Asher Kelman said:
Where did you see that, Roger?
I couldn't find anything on actual quality except Sean saying it won't disapoint!
Asher
I saw it at rangefinderforum.com.
Here is the first post in the thread
:
I had a chance to use a pre-production M8 for review and a write-up end of last month, and now that the cat is out of the bag, here are some quick comments.
Firmware version was 0.23 so final image quality and some electronic operational items are certainly going to be different than what I got to use. Reasonably, I was asked not to post pictures from this camera. Various family members have gotten prints from it, but they really couldn't care much about which camera they came from. I took about 1600 pictures over 10 days.
I had a couple of interesting moments w.r.t. other people's reactions. A couple of times while walking around downtown someone came up and said 'nice camera' while sporting their own late model Leica's. I slipped my fingers over the 'M8' logo and held the camera back against my body, went into grumpy mode, grunted and walked past. Then we had a gathering at our house, and among others the neighbours were there. A friend of their son came to our door, asking for Christoph; I let him in and he saw the M8 on the counter and immediately oohed and aahed. Turn's out he's a photographer and while born in Vancouver now lives over the LeicaShop in Vienna. After that I 'disguised' it, but it still was recognized at times.
So - the camera. It handles like an M, except your hands miss the grip that the wind level gave you. The extra thickness is easy to get used to, and the responsiveness is very good.

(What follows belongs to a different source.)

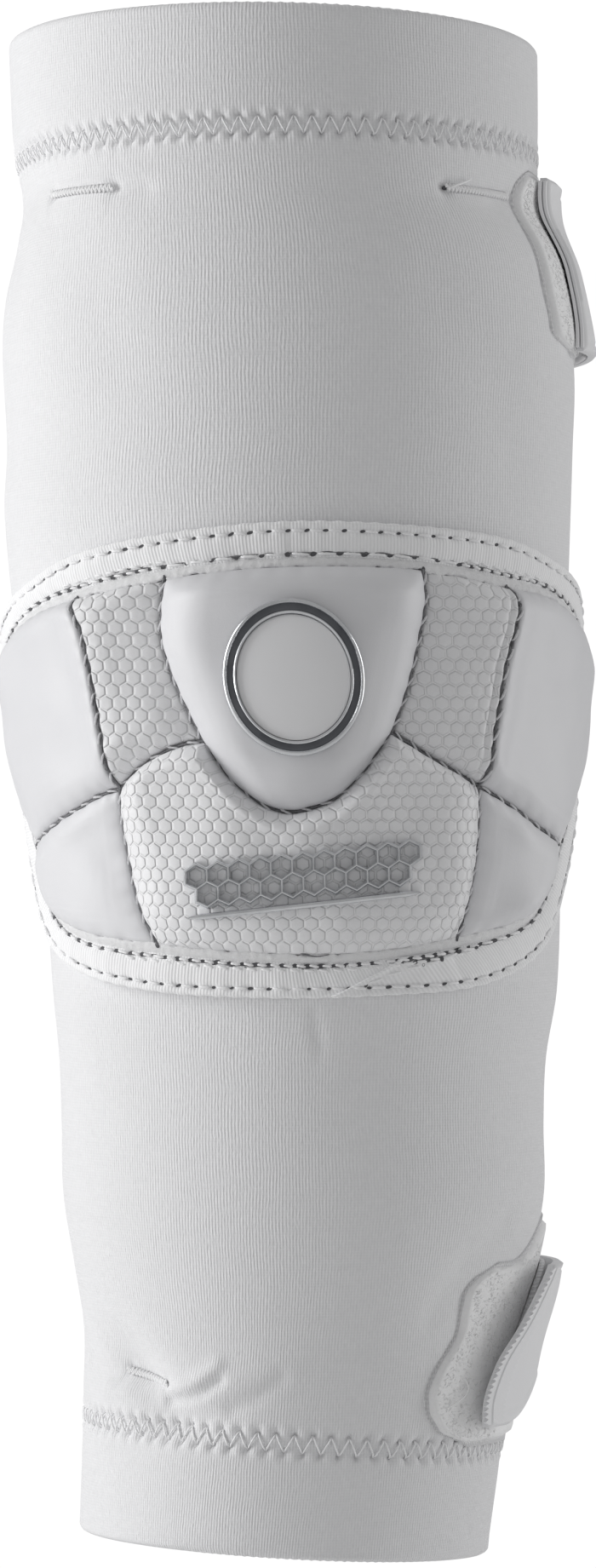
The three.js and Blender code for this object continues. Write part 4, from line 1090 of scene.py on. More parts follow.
def settled(name, coarse=1.9, most=0.7):
    """How a panel's leather settles between its stitches, by cloth simulation, in millimetres.

    The leather is a little larger than its place, held at its stitches and pressed out by its foam.
    """
    places, thick, _, rim, _ = panel_grid(name, coarse)
    rest = on_cap(places, pad_base + thick)
    rows, columns = rest.shape[:2]
    # Cloth is simulated ten times larger, where its stiffness is easier to set.
    large = 10 * MM
    number = np.arange(rows * columns).reshape(rows, columns)
    mesh = bpy.data.meshes.new("leather")
    mesh.from_pydata((rest.reshape(-1, 3) * large).tolist(), [], grid_quads(number).tolist())
    leather_cloth = bpy.data.objects.new("leather", mesh)
    bpy.context.scene.collection.objects.link(leather_cloth)
    held = leather_cloth.vertex_groups.new(name="sewn")
    edge_row = np.minimum(rim, 3.0) / 3.0
    weights = np.where(rim < 0.6, 1.0, 0.12 + 0.5 * (1 - edge_row)).ravel()
    for index, weight in enumerate(weights):
        held.add([index], float(weight), "REPLACE")
    cloth = leather_cloth.modifiers.new("cloth", "CLOTH")
    cloth.settings.quality = 6
    cloth.settings.mass = 0.2
    cloth.settings.tension_stiffness = cloth.settings.compression_stiffness = 12.0
    cloth.settings.bending_stiffness = 0.6
    cloth.settings.vertex_group_mass = "sewn"
    cloth.settings.pin_stiffness = 1.0
    cloth.settings.shrink_min = -0.035
    cloth.settings.use_pressure = True
    cloth.settings.uniform_pressure_force = 4.0
    cloth.settings.effector_weights.gravity = 0.0
    cloth.collision_settings.use_collision = False
    cloth.point_cache.frame_start, cloth.point_cache.frame_end = 1, 20
    for frame_number in range(1, 21):
        bpy.context.scene.frame_set(frame_number)
    done = leather_cloth.evaluated_get(bpy.context.evaluated_depsgraph_get())
    found = np.empty(len(done.data.vertices) * 3)
    done.data.vertices.foreach_get("co", found)
    moves = found.reshape(rows, columns, 3) / large - rest
    size = np.linalg.norm(moves, axis=-1, keepdims=True)
    moves = moves * np.minimum(1, most / np.maximum(size, 1e-6))
    # Beside the seams the stitches hold it still.
    held_back = np.clip((rim - 0.6) / 7.5, 0, 1)
    moves = moves * eased(held_back)[..., None]
    for axis in (0, 1):
        padded = np.concatenate([moves.take([0], axis), moves, moves.take([-1], axis)], axis=axis)
        count = moves.shape[axis]
        moves = (padded.take(range(count), axis) + 2 * moves + padded.take(range(2, count + 2), axis)) / 4
    bpy.data.objects.remove(leather_cloth)
    bpy.data.meshes.remove(mesh)
    bpy.context.scene.frame_set(1)
    return moves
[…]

Because of the firmware issue, the testing I did on it is meaningless, but there was nothing negative to my perception. The shutter, while certainly different than the rubber-curtained one on the film camera, is not particularly loud, either in firing or winding. I think the dampening they did on the transplanted R9 shutter had some effect. It doesn't have a high frame rate, but neither do the film M's and that's not important to me. The shutter travel includes a detent for locking the exposure that was a bit hard to find, but a lot better with one of Tom's softies.
The covering is fine grained and a bit too slippery, especially since I missed the wind lever for holding the camera with the right hand. Some kind of molded bump like on the Hexar RF would be nice, but I'm not sure right now how that could be implemented in line with the desire to retain the 'classic' look.
Frame lines were bright and useable, and came up in the pairs that you would expect due to the traditional lens mount activation. The frame for the 24 is reasonably visible with glasses. It works with the Visoflex III, and it worked fine on the Aristophot I got recently, and I shot some pictures with the various Photars. I also put on my 17mm fisheye, and it looks like this:
http://www.archiphoto.com/Various/Incognito.jpg
All lenses that I tried, including 12, 15 and 21 CV; 21, 35/1.4, 50 and 90 ASPH, and older 35/2, new 50/2.8, 50/1, 75/1.4 and 135/4 worked, and worked well. I wouldn't hesitate to use any of them and there was no vignetting that wasn't visible on film as well. Those angled microlenses do their job, and erase one of the main objections I had re the RD-1, which was really not useable with lenses beyond the range of 24 to (slow) 75.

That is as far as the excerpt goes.